[Source records]
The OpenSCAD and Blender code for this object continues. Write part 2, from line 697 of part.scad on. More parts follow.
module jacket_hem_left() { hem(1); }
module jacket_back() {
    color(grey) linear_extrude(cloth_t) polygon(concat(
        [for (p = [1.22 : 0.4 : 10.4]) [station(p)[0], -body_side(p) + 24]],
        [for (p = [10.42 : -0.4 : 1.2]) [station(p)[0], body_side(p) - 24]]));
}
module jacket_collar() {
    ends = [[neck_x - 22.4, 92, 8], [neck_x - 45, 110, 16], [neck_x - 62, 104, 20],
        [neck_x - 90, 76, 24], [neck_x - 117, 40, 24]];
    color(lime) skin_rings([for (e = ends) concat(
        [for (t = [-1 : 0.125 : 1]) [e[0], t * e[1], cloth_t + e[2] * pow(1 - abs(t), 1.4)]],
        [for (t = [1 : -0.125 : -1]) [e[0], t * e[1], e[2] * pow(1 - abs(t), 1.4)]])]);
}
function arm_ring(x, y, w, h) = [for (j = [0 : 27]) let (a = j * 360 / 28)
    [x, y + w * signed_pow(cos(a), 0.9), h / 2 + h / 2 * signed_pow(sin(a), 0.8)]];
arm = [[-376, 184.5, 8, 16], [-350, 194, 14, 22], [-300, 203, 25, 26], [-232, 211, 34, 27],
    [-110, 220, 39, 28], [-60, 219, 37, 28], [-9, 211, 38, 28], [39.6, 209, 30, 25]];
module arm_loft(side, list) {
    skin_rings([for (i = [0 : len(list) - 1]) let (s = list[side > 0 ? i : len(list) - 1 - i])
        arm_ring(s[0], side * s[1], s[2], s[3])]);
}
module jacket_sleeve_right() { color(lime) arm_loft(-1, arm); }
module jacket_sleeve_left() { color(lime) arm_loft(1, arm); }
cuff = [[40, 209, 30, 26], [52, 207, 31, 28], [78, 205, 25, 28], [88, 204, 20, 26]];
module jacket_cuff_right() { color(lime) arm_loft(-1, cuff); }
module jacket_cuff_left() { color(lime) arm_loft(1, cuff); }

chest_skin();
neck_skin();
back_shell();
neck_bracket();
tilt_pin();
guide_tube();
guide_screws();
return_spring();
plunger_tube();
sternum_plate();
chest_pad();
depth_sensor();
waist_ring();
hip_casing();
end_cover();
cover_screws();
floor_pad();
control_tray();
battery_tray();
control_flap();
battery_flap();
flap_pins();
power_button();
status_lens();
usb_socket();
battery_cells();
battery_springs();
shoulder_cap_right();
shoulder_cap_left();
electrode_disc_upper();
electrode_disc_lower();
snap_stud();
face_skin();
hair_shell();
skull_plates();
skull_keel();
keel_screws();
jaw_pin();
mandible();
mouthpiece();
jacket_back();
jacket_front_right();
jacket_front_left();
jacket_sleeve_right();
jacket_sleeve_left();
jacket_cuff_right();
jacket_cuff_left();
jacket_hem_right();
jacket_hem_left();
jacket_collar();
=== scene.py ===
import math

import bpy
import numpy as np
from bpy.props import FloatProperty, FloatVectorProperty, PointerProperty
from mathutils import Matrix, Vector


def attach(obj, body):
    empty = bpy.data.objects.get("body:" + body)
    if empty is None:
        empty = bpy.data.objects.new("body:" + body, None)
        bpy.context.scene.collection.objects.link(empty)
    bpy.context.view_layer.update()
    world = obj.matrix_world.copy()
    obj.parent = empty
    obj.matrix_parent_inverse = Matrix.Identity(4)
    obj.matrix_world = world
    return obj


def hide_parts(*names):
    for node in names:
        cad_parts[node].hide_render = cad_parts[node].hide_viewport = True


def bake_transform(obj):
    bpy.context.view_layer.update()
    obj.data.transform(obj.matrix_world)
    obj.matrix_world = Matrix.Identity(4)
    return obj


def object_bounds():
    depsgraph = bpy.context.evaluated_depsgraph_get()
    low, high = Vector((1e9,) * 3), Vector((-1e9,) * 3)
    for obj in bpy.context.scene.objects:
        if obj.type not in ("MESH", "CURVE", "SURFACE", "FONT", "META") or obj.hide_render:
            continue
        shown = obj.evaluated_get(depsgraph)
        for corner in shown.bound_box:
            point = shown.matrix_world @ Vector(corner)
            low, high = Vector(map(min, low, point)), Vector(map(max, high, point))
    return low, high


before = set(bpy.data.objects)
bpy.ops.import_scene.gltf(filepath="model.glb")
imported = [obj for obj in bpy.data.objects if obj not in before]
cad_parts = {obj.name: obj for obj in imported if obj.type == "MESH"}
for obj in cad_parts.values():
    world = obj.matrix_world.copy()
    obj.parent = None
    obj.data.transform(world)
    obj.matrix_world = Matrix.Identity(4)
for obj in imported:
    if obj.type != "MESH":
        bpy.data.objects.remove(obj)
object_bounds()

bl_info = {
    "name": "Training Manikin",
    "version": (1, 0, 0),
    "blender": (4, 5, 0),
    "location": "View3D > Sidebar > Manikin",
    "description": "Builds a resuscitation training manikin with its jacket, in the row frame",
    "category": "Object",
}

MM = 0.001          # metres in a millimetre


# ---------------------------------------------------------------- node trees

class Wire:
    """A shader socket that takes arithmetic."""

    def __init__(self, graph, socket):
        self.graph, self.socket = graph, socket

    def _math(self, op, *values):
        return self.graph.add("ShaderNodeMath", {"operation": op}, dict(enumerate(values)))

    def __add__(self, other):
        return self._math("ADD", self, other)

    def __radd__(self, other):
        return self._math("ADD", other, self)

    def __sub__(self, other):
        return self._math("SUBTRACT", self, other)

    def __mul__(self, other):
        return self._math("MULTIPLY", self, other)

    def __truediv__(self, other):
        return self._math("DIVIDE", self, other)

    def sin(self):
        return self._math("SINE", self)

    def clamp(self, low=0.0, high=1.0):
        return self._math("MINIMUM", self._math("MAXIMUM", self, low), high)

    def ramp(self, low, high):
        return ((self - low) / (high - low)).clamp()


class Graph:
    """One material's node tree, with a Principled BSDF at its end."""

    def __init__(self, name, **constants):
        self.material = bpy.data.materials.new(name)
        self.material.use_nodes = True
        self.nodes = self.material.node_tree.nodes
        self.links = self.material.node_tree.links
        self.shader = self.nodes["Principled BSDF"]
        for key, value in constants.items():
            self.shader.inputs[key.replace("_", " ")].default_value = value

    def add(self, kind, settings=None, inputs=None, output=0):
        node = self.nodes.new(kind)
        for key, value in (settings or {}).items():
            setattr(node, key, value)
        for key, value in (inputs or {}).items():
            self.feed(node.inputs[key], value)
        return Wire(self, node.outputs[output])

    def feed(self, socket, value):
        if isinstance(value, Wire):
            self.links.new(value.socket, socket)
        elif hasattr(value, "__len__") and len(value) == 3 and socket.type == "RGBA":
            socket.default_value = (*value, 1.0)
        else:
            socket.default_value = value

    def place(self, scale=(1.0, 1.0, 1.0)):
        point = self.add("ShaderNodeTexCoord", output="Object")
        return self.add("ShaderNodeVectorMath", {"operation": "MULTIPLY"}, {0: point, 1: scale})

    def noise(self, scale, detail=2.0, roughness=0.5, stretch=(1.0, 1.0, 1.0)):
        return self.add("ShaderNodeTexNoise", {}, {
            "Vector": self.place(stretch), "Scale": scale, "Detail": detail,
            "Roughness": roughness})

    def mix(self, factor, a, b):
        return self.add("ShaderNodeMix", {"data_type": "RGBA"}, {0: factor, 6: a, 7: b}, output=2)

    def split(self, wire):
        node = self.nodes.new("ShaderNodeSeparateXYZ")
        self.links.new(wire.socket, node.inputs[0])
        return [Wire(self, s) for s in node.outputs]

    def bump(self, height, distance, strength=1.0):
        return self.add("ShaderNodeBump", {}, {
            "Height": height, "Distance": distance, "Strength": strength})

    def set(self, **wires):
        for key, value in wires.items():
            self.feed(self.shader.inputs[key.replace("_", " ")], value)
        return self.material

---

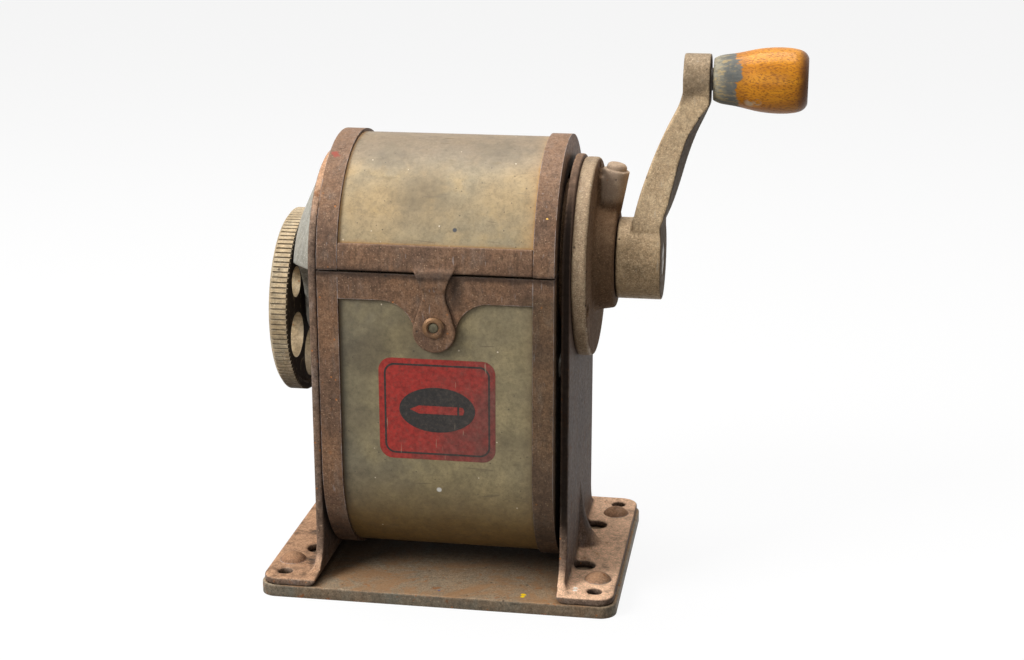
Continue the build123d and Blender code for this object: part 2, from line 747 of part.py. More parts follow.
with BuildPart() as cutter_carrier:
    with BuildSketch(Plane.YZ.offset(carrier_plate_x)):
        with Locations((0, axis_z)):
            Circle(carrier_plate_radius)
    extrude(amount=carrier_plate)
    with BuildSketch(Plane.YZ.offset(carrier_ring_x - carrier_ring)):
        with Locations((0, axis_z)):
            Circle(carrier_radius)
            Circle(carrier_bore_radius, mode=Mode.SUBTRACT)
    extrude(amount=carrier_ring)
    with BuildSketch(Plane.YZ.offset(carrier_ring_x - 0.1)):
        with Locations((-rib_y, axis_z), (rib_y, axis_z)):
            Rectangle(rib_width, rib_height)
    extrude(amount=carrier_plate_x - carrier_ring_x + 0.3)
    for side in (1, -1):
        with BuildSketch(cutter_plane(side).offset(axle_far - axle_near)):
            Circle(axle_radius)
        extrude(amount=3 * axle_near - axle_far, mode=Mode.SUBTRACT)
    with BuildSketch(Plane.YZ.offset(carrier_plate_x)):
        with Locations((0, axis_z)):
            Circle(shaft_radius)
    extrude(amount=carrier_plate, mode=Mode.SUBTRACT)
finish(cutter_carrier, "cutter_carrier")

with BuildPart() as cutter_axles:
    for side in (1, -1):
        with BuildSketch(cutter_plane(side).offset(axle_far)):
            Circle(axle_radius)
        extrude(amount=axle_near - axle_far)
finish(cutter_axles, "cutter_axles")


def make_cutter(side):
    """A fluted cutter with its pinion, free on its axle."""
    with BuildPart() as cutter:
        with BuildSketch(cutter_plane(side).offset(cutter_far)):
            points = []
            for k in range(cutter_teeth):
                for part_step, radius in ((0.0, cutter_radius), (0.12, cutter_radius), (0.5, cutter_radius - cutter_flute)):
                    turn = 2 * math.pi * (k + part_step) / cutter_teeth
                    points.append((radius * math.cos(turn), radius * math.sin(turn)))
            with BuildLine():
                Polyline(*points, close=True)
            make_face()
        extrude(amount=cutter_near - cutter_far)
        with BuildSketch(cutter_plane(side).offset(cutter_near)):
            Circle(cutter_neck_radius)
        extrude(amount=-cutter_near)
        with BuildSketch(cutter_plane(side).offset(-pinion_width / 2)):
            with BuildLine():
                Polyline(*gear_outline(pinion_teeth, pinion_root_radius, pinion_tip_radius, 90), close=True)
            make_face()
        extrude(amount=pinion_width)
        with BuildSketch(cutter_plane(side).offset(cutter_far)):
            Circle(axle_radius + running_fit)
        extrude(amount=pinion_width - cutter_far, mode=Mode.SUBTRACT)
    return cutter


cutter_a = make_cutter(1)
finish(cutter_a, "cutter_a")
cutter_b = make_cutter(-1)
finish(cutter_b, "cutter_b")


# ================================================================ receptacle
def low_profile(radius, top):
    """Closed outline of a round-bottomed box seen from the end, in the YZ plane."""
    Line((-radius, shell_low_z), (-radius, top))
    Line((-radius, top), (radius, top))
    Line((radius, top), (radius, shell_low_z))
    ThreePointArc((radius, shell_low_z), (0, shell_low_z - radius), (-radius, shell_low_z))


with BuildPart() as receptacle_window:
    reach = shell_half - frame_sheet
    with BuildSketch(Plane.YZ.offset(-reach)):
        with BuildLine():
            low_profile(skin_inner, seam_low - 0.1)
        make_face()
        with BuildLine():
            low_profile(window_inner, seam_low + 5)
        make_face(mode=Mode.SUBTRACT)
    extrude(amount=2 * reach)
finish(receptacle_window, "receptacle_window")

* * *

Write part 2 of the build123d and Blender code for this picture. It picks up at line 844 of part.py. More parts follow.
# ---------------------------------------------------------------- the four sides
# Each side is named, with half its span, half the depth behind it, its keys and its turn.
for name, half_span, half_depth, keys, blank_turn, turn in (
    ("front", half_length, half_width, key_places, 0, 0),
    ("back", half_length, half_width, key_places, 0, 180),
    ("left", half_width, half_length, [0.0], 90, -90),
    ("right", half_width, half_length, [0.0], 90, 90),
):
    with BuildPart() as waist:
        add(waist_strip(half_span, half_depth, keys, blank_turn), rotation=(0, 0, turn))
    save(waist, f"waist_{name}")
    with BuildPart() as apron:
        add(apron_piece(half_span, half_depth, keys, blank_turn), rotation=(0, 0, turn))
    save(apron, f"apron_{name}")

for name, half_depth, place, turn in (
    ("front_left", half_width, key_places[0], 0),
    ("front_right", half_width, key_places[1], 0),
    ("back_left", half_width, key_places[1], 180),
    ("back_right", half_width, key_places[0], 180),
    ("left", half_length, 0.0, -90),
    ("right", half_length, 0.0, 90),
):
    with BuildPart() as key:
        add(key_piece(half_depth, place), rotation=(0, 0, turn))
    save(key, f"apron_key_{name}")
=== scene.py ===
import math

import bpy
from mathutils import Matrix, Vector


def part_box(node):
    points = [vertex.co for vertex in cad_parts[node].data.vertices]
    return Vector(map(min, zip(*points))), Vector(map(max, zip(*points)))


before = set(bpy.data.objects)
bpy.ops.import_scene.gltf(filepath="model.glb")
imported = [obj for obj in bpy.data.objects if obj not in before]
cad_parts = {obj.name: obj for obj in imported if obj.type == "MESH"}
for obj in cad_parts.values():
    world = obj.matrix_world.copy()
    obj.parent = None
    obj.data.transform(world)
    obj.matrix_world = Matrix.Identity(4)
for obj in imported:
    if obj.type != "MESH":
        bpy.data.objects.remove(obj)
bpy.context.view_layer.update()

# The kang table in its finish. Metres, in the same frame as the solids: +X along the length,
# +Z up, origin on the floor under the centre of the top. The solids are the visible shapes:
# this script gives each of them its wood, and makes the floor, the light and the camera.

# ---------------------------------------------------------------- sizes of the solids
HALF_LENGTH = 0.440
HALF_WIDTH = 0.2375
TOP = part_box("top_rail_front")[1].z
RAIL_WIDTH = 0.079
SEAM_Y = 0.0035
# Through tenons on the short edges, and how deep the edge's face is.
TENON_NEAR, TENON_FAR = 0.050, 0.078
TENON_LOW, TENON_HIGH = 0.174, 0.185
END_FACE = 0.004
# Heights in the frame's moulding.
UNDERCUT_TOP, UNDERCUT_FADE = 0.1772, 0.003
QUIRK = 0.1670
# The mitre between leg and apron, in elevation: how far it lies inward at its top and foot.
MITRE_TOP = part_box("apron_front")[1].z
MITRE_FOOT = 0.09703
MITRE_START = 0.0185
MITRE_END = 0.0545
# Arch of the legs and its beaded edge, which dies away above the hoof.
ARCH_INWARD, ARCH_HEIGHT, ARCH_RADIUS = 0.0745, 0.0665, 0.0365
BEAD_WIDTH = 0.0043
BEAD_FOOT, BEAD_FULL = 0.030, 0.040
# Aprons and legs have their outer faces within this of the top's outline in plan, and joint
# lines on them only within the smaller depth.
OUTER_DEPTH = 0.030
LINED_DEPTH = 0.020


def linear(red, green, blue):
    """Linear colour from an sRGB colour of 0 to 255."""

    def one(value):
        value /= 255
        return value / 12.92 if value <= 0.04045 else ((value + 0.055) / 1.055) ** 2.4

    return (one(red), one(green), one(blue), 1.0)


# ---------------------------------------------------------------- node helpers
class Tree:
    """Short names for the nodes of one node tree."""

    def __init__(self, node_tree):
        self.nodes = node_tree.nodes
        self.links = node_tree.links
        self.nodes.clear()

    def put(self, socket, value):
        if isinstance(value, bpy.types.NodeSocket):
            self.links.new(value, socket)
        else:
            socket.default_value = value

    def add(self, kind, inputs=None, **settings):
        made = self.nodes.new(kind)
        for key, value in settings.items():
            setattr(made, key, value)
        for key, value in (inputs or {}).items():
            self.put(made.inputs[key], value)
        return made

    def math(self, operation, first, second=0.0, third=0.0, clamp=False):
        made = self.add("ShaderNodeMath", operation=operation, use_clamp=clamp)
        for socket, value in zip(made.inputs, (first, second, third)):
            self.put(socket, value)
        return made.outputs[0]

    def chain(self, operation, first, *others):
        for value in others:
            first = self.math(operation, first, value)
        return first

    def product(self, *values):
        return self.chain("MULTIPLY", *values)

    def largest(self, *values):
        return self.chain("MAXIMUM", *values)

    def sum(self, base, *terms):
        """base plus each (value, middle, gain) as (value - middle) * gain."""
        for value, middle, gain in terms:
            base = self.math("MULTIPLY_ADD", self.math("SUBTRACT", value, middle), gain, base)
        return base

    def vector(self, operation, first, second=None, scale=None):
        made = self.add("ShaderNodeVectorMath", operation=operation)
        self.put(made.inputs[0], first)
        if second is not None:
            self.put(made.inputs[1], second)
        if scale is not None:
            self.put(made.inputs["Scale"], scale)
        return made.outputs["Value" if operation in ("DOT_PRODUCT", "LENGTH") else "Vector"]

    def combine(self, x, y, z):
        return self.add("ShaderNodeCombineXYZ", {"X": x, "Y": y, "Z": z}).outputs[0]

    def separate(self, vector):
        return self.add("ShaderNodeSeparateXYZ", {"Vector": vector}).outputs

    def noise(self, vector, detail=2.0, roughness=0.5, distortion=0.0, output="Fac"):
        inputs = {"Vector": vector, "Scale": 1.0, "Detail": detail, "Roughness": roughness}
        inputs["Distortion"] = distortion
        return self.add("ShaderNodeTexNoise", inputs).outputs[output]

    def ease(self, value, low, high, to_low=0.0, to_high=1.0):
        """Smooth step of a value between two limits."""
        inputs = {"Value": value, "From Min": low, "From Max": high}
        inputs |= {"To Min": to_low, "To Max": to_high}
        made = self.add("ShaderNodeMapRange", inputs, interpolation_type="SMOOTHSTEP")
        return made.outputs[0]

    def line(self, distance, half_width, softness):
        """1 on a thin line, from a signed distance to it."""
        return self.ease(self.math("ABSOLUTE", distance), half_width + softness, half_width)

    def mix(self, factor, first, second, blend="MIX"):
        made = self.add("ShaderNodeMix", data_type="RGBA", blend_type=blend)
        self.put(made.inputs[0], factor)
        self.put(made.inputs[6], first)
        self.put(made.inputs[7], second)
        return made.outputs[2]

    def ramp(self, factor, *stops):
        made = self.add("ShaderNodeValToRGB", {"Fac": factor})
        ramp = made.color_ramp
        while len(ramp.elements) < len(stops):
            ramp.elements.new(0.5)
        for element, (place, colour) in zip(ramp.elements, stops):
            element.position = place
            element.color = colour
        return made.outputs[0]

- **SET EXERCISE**
Across the entries above, how many lines contain "depsgraph"? Provide only the count.

- **ANSWER TO THIS PROBLEM**
2